§ **EXERCISE DESCRIPTION**
Your task is to return, exactly, the run of lines starting at the line holding "Recreate this object" and ending at the line holding "OUTER_CORNER = 1.0 * MM", both ends included and no other lines.

§ **INPUT ROWS**
____

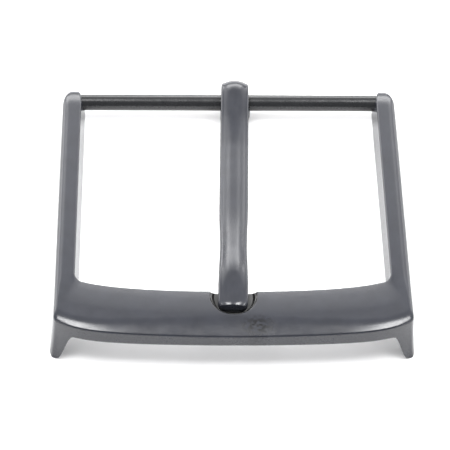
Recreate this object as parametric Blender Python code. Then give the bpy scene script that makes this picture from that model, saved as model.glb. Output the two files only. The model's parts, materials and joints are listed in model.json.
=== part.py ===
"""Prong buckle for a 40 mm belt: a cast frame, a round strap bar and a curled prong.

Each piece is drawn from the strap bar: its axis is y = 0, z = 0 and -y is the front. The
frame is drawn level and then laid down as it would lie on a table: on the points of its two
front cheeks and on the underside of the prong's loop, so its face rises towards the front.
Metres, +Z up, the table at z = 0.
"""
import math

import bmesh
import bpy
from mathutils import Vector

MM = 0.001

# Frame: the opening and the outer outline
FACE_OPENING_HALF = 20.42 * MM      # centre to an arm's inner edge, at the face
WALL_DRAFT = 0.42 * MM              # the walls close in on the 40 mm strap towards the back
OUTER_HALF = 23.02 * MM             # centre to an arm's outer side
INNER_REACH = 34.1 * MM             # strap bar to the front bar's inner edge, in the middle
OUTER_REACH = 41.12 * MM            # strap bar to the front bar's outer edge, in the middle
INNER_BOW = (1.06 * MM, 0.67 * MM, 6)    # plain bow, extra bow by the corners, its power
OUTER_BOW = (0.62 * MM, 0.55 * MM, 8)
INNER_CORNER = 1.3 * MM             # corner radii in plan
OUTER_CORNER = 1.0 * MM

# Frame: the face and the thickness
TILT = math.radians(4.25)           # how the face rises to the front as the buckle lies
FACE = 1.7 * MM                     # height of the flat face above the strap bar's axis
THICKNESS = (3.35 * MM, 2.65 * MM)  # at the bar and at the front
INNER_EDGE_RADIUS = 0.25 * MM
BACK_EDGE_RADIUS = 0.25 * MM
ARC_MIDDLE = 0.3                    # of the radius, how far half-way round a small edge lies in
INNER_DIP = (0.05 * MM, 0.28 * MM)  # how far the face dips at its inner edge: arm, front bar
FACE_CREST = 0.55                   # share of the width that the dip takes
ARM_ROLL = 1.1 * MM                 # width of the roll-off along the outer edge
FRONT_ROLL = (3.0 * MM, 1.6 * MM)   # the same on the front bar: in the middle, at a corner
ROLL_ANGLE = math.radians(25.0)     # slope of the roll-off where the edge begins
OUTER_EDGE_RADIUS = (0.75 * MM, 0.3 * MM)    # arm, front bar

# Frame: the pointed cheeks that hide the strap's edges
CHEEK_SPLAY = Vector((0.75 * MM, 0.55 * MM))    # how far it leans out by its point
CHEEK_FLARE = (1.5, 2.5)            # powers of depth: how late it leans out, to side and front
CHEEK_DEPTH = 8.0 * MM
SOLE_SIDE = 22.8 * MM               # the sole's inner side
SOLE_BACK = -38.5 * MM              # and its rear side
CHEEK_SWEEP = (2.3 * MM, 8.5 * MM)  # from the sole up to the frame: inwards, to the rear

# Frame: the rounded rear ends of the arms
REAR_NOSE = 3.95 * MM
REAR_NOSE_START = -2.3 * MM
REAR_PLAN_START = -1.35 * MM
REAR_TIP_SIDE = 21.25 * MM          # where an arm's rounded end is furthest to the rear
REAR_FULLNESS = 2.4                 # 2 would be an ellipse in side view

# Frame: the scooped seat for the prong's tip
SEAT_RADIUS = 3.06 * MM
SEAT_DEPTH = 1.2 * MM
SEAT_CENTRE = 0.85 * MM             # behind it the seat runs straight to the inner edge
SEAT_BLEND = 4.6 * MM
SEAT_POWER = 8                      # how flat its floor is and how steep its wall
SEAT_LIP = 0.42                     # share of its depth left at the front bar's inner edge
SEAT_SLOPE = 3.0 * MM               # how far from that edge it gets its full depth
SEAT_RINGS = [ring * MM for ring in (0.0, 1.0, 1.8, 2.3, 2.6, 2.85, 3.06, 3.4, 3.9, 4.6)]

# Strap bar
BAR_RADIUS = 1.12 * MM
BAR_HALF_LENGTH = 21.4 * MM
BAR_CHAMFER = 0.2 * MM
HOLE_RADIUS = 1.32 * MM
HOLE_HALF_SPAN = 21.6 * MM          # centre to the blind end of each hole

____

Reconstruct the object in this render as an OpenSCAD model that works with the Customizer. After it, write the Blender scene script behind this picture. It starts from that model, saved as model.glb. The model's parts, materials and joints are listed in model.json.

____

§ **THE REPLY**
Recreate this object as parametric Blender Python code. Then give the bpy scene script that makes this picture from that model, saved as model.glb. Output the two files only. The model's parts, materials and joints are listed in model.json.
=== part.py ===
"""Prong buckle for a 40 mm belt: a cast frame, a round strap bar and a curled prong.

Each piece is drawn from the strap bar: its axis is y = 0, z = 0 and -y is the front. The
frame is drawn level and then laid down as it would lie on a table: on the points of its two
front cheeks and on the underside of the prong's loop, so its face rises towards the front.
Metres, +Z up, the table at z = 0.
"""
import math

import bmesh
import bpy
from mathutils import Vector

MM = 0.001

# Frame: the opening and the outer outline
FACE_OPENING_HALF = 20.42 * MM      # centre to an arm's inner edge, at the face
WALL_DRAFT = 0.42 * MM              # the walls close in on the 40 mm strap towards the back
OUTER_HALF = 23.02 * MM             # centre to an arm's outer side
INNER_REACH = 34.1 * MM             # strap bar to the front bar's inner edge, in the middle
OUTER_REACH = 41.12 * MM            # strap bar to the front bar's outer edge, in the middle
INNER_BOW = (1.06 * MM, 0.67 * MM, 6)    # plain bow, extra bow by the corners, its power
OUTER_BOW = (0.62 * MM, 0.55 * MM, 8)
INNER_CORNER = 1.3 * MM             # corner radii in plan
OUTER_CORNER = 1.0 * MM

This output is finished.